Prof. Heinzerling: Yes, so what the court did is figure out first, was this a major question? This question of deciding to enact emission reductions at power plants by looking in part at the potential of shifting electricity from coal to other kinds of power plant sources. And so the court said, “yeah that was a major question.” It was a major question. I think the court has at least six, maybe more, factors that it cites. A quite complicated multifactorial test for deciding whether something was a major question.

 

The multi-factor test – what is a major question? 
 

Host: Is it worth running through or cataloging those?

Prof. Heinzerling: Well, it has to do with economic significance, political significance, the kind of age of the statute – is it a long, extant statute the court says. Is it, has the agency acted this way before? Has Congress declined to pass a statute that tackles the same kind of problem in kind of the same way? Is the provision an ancillary provision of the statute – what Chief Justice Roberts called a kind of backwater provision. And then once he found that this was indeed a major question, at that point the court was looking for extreme clarity. 

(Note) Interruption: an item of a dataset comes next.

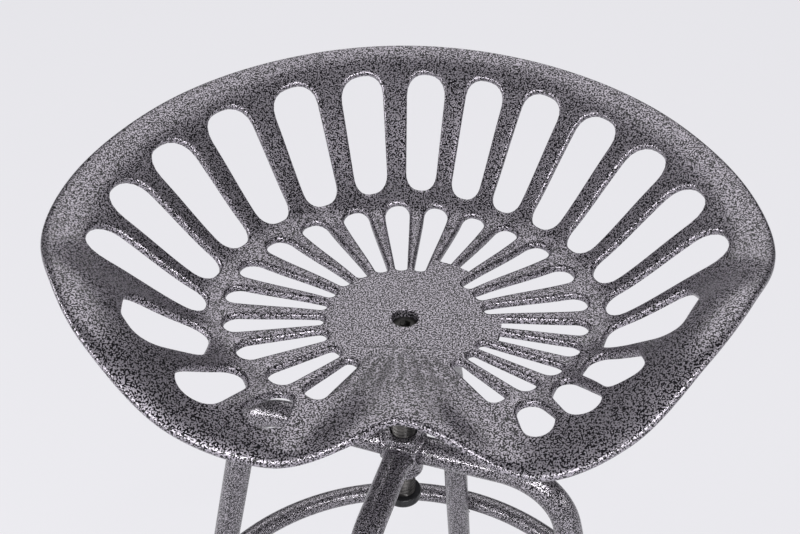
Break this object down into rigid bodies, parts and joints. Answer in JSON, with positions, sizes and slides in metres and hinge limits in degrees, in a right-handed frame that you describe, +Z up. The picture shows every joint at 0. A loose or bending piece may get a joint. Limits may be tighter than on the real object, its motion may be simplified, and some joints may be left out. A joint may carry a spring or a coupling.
{
  "type": "tractor seat stool",
  "caption": "Adjustable tractor seat stool: a pierced, dished metal seat on a screw spindle, carried by splayed bent tube legs with a round foot ring and rubber feet.",
  "frame": {"origin": "on the floor under the spindle's axis, in the middle of the four feet", "axes": "+Z up, +Y towards the high back rim of the seat, -Y towards the pommel and the thigh lobes, +X to the right in the picture"},
  "size_m": [0.4548, 0.46, 0.6909],
  "materials": {
    "seat_paint": "glossy hammered paint, silver veins on near black",
    "frame_paint": "glossy hammered paint, silver veins on near black",
    "black_steel": "oiled black steel",
    "black_rubber": "smooth black rubber"
  },
  "bodies": {
    "base": {"hub": "frame_paint", "leg_front": "frame_paint", "leg_left": "frame_paint", "leg_back": "frame_paint", "leg_right": "frame_paint", "foot_ring": "frame_paint", "foot_front": "black_rubber", "foot_left": "black_rubber", "foot_back": "black_rubber", "foot_right": "black_rubber"},
    "lift": {"stop_washer": "black_rubber"},
    "seat": {"seat": "seat_paint", "seat_screw": "black_steel", "seat_washer": "black_steel", "seat_flange": "frame_paint", "spindle": "black_steel", "stop_screw": "black_steel"}
  },
  "joints": [
    {"name": "screw_lift", "type": "slide", "parent": "base", "child": "lift", "axis": [0, 0, 1], "range_m": [-0.0765, 0.0212]},
    {"name": "seat_turn", "type": "hinge", "parent": "lift", "child": "seat", "pos_m": [0, 0, 0.495], "axis": [0, 0, 1], "range_deg": [-9180, 2520]}
  ],
  "couplings": [
    {"joint": "screw_lift", "follows": "seat_turn", "m_per_rad": 0.00047746}
  ]
}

Host: And was the language that was found to be too, I don't know, opaque or too broad, was that the best practices approach?

Prof. Heinzerling: Yeah, the language was the best system of emission reduction. Here, just as Chief Justice Roberts said, “well that doesn't mean anything, shorn of context,” he says, “the system doesn't mean anything.” So, he doesn't find that word clear enough, partly, I think by just completely abstracting that word from its statutory context. 

Host: Under Major Questions, it doesn't matter whether or not the FDA, sorry not the FDA, it could be FDA, the EPA’s approach was brilliant, or whether it was effective or needed, all that is irrelevant if it is unclear and a major question.

Prof. Heinzerling: Correct. Correct.